Author: Mohit Sood, Jakob Bombsch, Alberto Lomuscio, Sudhanshu Shukla, Claudia Hartmann, Johannes Frisch, Wolfgang Bremsteller, Shigenori Ueda, Regan G. Wilks, Marcus Bär, Susanne Siebentritt Applied Materials and Interfaces
URL: https://doi.org/10.1021/acsami.1c19156
Date: 2022
Instruments: Argus CU, R4000

Copper indium disulfide (CuInS2) grown under Cu-rich conditions exhibits high optical quality but suffers predominantly from charge carrier interface recombination, resulting in poor solar cell performance. An unfavorable “cliff”-like conduction band alignment at the buffer/CuInS2 interface could be a possible cause of enhanced interface recombination in the device. In this work, we exploit direct and inverse photoelectron spectroscopy together with electrical characterization to investigate the cause of interface recombination in chemical bath-deposited Zn(O,S)/co-evaporated CuInS2-based devices. Temperature-dependent current–voltage analyses indeed reveal an activation energy of the dominant charge carrier recombination path, considerably smaller than the absorber bulk band gap, confirming the dominant recombination channel to be present at the Zn(O,S)/CuInS2 interface.
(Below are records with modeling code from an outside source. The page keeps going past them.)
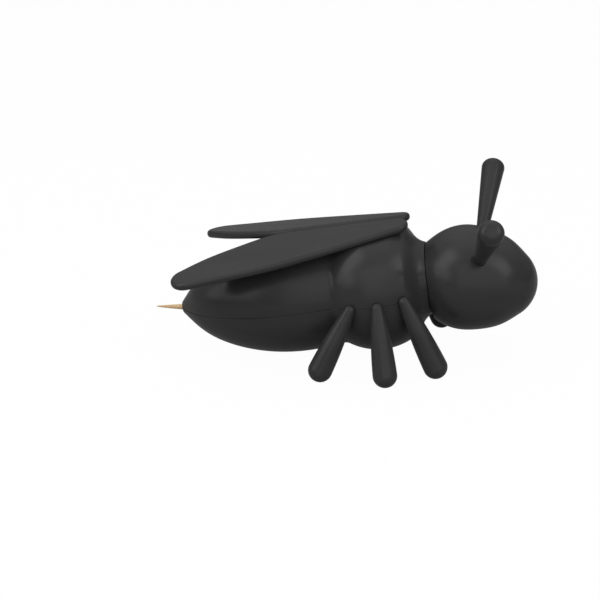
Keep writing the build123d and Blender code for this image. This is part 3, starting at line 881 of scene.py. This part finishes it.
shoulder_in, cove_in = inset([SHOULDER, COVE], WALL)
lip = SOCKET_RADIUS + SOCKET_LIP
mouth = SOCKET_RADIUS + SOCKET_CHAMFER
socket_start = BODY_LENGTH - SOCKET_DEPTH
hollow_points = joined(
    [(abdomen_inside[0][0], 0)],
    abdomen_inside[:-1],
    [p for p in ball_inside if p[0] < shoulder_in[0]],
    [shoulder_in, cove_in, (cove_in[0], lip), (socket_start, lip), (socket_start, SOCKET_RADIUS)],
    [(BODY_LENGTH - SOCKET_CHAMFER, SOCKET_RADIUS), (BODY_LENGTH, mouth), (BODY_LENGTH + OVERCUT, mouth)],
    [(BODY_LENGTH + OVERCUT, 0)],
)
hollow = turn("hollow", hollow_points, 120)
carve(hollow, gable(roof_depth + WALL))
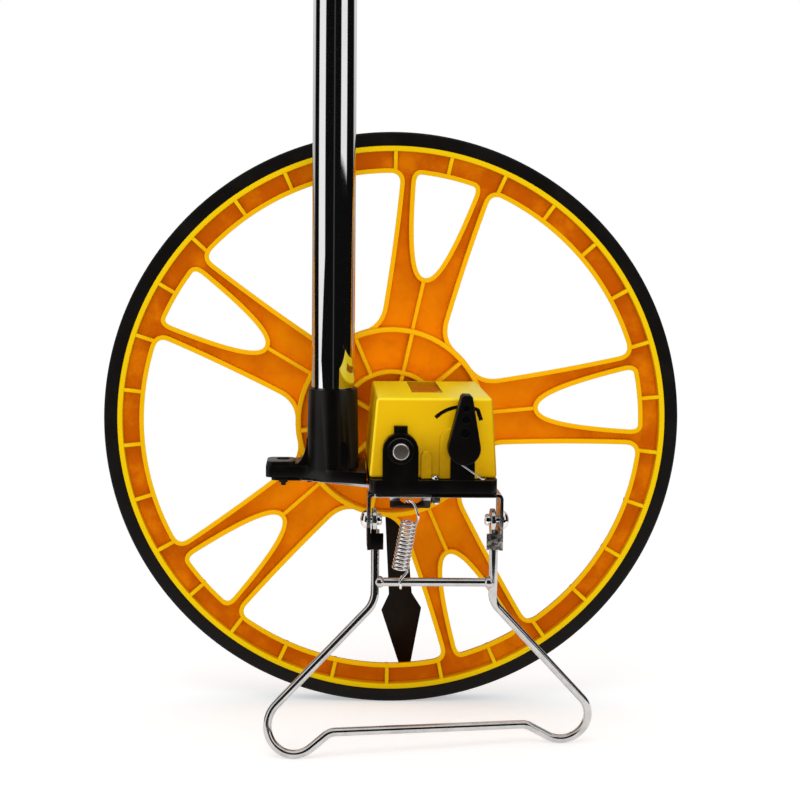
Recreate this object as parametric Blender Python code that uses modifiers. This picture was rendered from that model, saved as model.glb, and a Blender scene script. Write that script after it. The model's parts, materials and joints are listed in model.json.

However, photoelectron spectroscopy measurements indicate a small (0.1 eV) “spike”-like conduction band offset at the Zn(O,S)/CuInS2 interface, excluding an unfavorable energy-level alignment to be the prominent cause for strong interface recombination. The observed band bending upon interface formation also suggests Fermi-level pinning not to be the main reason, leaving near-interface defects (as recently observed in Cu-rich CuInSe2) as the likely reason for the performance-limiting interface recombination.